▶ EXERCISE TASK:
Report every line from the material that contains the word "right".
□ □ □
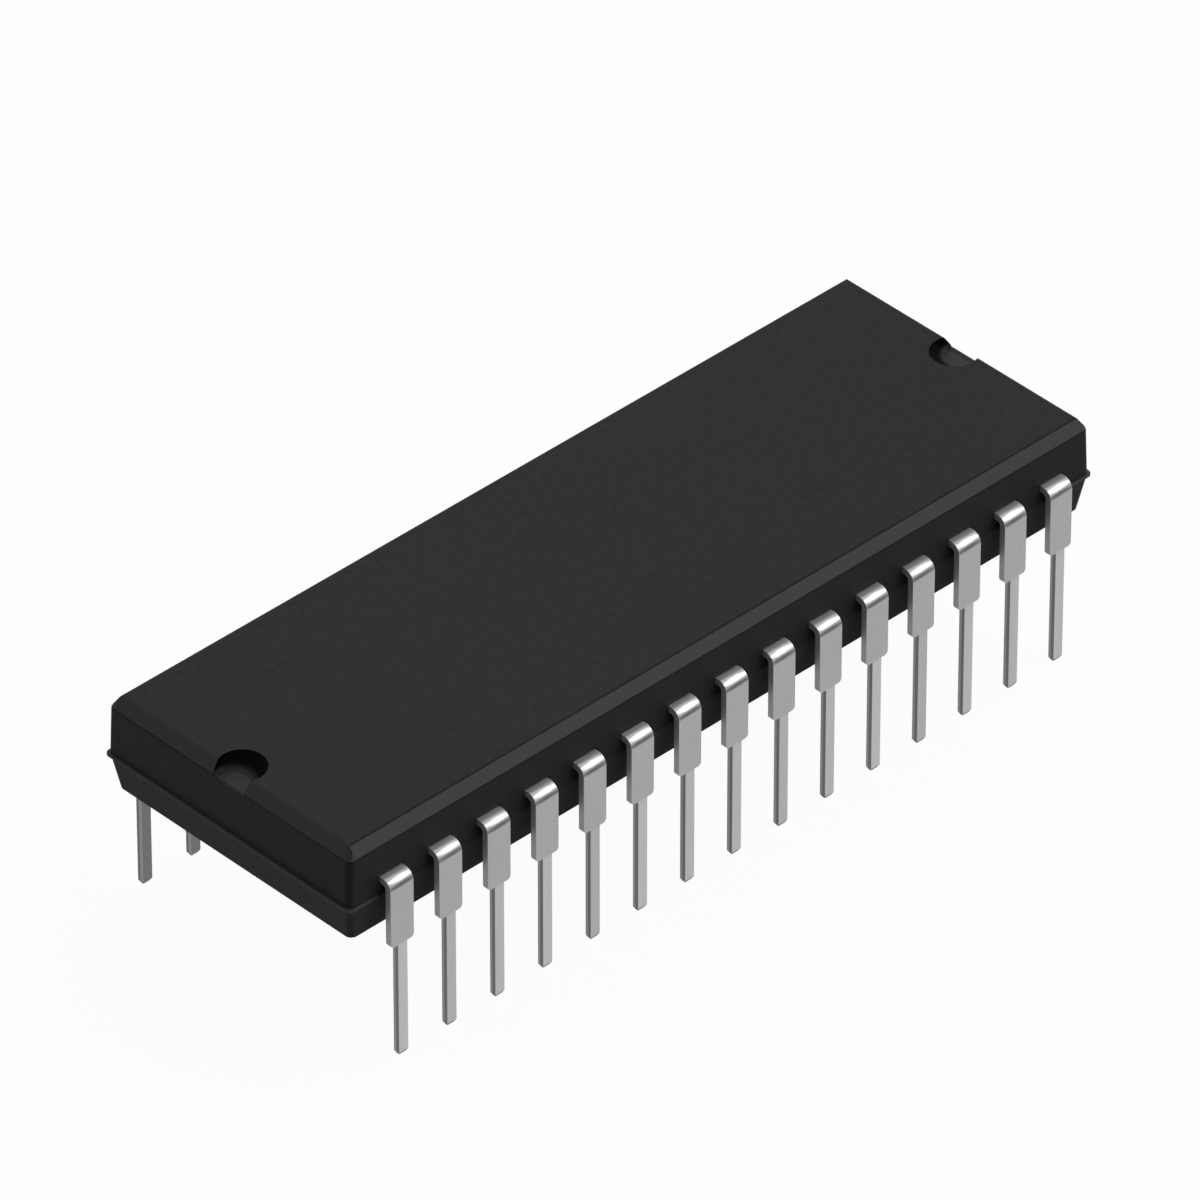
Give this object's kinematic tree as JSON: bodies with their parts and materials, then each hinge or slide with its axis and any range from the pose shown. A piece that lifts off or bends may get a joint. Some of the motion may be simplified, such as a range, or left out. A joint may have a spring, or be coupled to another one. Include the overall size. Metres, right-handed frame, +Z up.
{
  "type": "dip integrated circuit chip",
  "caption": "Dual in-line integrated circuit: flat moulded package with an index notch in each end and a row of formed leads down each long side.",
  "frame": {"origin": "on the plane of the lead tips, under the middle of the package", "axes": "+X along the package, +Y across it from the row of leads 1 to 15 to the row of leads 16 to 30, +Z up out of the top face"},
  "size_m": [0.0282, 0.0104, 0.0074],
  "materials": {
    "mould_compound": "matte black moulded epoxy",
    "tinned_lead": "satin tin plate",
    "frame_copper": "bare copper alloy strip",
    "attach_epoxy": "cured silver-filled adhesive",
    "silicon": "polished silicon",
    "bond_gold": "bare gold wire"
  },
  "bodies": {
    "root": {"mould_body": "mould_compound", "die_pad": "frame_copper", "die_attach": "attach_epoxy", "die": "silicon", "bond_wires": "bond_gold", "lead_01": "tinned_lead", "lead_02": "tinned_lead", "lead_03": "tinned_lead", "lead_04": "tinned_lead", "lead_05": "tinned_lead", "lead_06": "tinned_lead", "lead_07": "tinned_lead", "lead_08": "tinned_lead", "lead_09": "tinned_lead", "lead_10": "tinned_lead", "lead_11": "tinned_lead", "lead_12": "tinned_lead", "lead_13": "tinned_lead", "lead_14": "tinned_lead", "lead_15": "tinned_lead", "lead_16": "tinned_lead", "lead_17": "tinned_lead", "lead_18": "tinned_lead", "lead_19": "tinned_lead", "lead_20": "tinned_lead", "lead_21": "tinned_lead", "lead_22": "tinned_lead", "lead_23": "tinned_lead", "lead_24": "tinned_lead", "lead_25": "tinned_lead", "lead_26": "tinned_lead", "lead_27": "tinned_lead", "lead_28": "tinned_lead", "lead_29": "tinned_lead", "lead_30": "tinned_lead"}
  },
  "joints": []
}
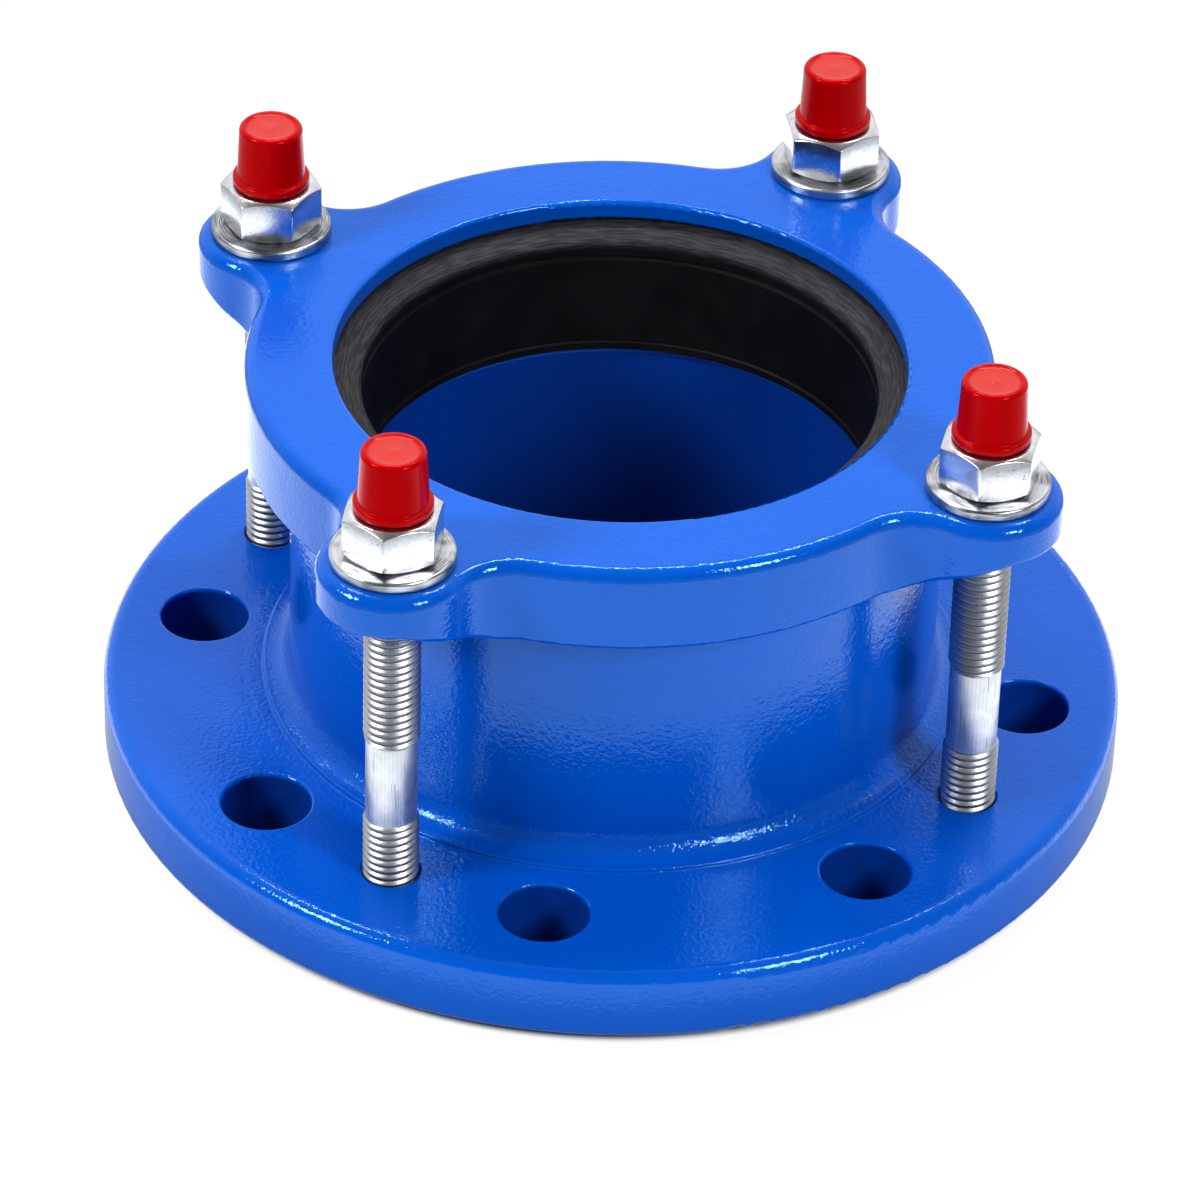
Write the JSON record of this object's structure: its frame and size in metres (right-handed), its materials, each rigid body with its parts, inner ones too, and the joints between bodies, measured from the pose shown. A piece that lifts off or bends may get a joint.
□ □ □
▶ RESPONSE TO THIS TASK:
Give this object's kinematic tree as JSON: bodies with their parts and materials, then each hinge or slide with its axis and any range from the pose shown. A piece that lifts off or bends may get a joint. Some of the motion may be simplified, such as a range, or left out. A joint may have a spring, or be coupled to another one. Include the overall size. Metres, right-handed frame, +Z up.
Write the JSON record of this object's structure: its frame and size in metres (right-handed), its materials, each rigid body with its parts, inner ones too, and the joints between bodies, measured from the pose shown. A piece that lifts off or bends may get a joint.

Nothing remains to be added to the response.